Sirius Minerals PLC’s (LON:SXX) new plan and re-envisaged approach to project financing should “catalyse major re-ratings” for the downtrodden UK mine developer’s shares, that’s according to house broker Shore Capital.
The collapse of Sirius’s project financing earlier this year put one of Britain’s most ambitious projects in doubt.
READ: Sirius slows mine development work as funding crisis prompts search for new development alternatives
It decimated the investment portfolios of thousands of individual private investors that had bought into the promise of a ‘world class’ mine, large scale regional infrastructure development and Yorkshire job creation.
All those things may yet be possible, though the company’s equity value crumbled – shares are down over 80% since April – as management hit reset on plans to raise US$3bn to turn its large hole in the Yorkshire ground into an operational mine capable of churning out fertiliser for global export.
Shore Cap analyst Yuen Low, in a sixteen-page note published on Monday, has taken a closer look at ‘The Plan’ revealed by Sirius last month as part of its ongoing strategic review.
Low’s note emphasises that the new approach would need significantly less upfront capital in order to advance the remainder of the mine development. This initial or intermediate stage would still give the company “attractive returns”, according to the analyst.
“Most importantly, from our point of view, ‘mining’-type construction risk is now concentrated in the Initial Scope (Stage 1), along with the ‘risk sharing’-style shaftsinking construction contracts,” Low said.

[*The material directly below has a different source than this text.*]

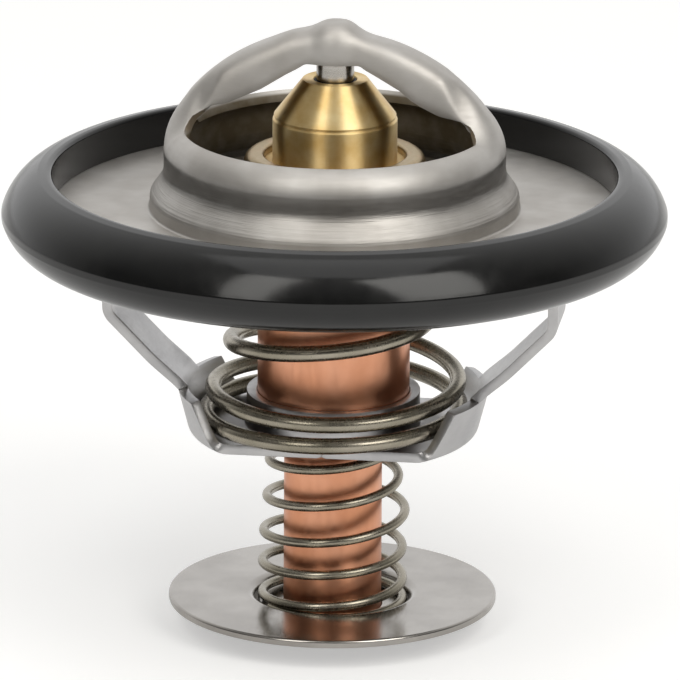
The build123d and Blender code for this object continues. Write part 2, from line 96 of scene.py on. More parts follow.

“As a result, the Deferred Scope (Stage 2) is materially de-risked for senior debt providers, which should facilitate raising senior debt.
“We expect that successful fund raises at each stage should catalyse major re-ratings.”
The ‘initial scope’/Stage 1
Sirius estimated that it would need around US$600mln to spend on shaft sinking and to complete the Drive 1 portion of its underground mineral transport system – in order to achieve the ‘first polyhalite’ project milestone by Q2 2022, opening up production and revenue streams.
Sirius needs to land those funds before the end of 2020’s first quarter, Shore Cap noted, and the company is seeking this cash from either a strategic investor, structured debt or equity (or a combination of either).
“Sirius noted that strategic investor participation would likely reduce the perceived credit risk for Deferred Scope funders; intriguingly, ‘various interested parties’ are undertaking due diligence,” Low added.
The deferred project/Stage 2
Delivering the entirety of the Yorkshire mine project requires substantially more funds, estimated by Sirius at some US$2.5bn based on the previously envisaged 10mln tonne per year operation.
Low, in his note, reckoned that cost cutting could lower that burden and potentially also accelerate the expansion of the project beyond its more limited ‘initial scope’.
The analyst said: “work is ongoing on a number of options which we believe to have the potential for significant further schedule acceleration and cost reduction.
“The deferred scope would only be committed to once full financing has been secured (traditional bank based project financing and/or bonds), which Sirius anticipates occurring within 12 to 24 months of Initial Scope commencement.”
The range of potential valuations vary wildly
Shore Capital’s own analysis indicates that the potential value of an investment in Sirius may vary wildly, depending upon which development and funding scenarios transpire.
Low notes that the ‘post-tax net present value’ could range from 26.5p to 94.7p per share.
The broker’s base case assumes a two year wait for the ‘Deferred Scope’ or Stage 2 project and with a 26.5p NPV it is the bottom marker on the above range.
A ‘risked’ version of this base case asset valuation is pitched by Shore Cap at 13p per share, unlocked post ‘Initial Scope’ funding.
At this level, Shore Cap’s view suggests some 250% upside to Sirius Minerals current market price of 3.65p.
Shore Cap’s valuation range doesn’t, however, calculate how the large Yorkshire hole-in-the-ground would be worth if the Q1 2020 funding deadline is not met.
Unanswered questions for anxious shareholders
Also pertinent to the investment case would be the composition of the ‘initial scope’ funding as the finer details of whatever funding deal is reached will be decisive and, likely, divisive for existing shareholders.
How much of the funding will involve equity?
At what price will that equity be sold?
And how dilutive will such a raise be to the thousands of private investors already holding Sirius Minerals shares?
According to Low’s analysis, even the funding requirement itself is a moving target.
He explained: “we estimate that in an all-equity 12-month deferral scenario, Sirius could get by with raising just circa US$400m (£309mln) in the first quarter of 2020.
“However, the prudent course for the company would be to assume, and raise, sufficient funds to cover a 24-month deferral, in which case we estimate that US$700m would suffice if this were raised entirely as equity.”
Evidently, whilst Shore Cap’s note may provide some apparent optimism or silver lining for Sirius but there are still many unanswered questions for existing shareholders who will likely have a few more months of anxiety whilst management thrash out their next financing phases.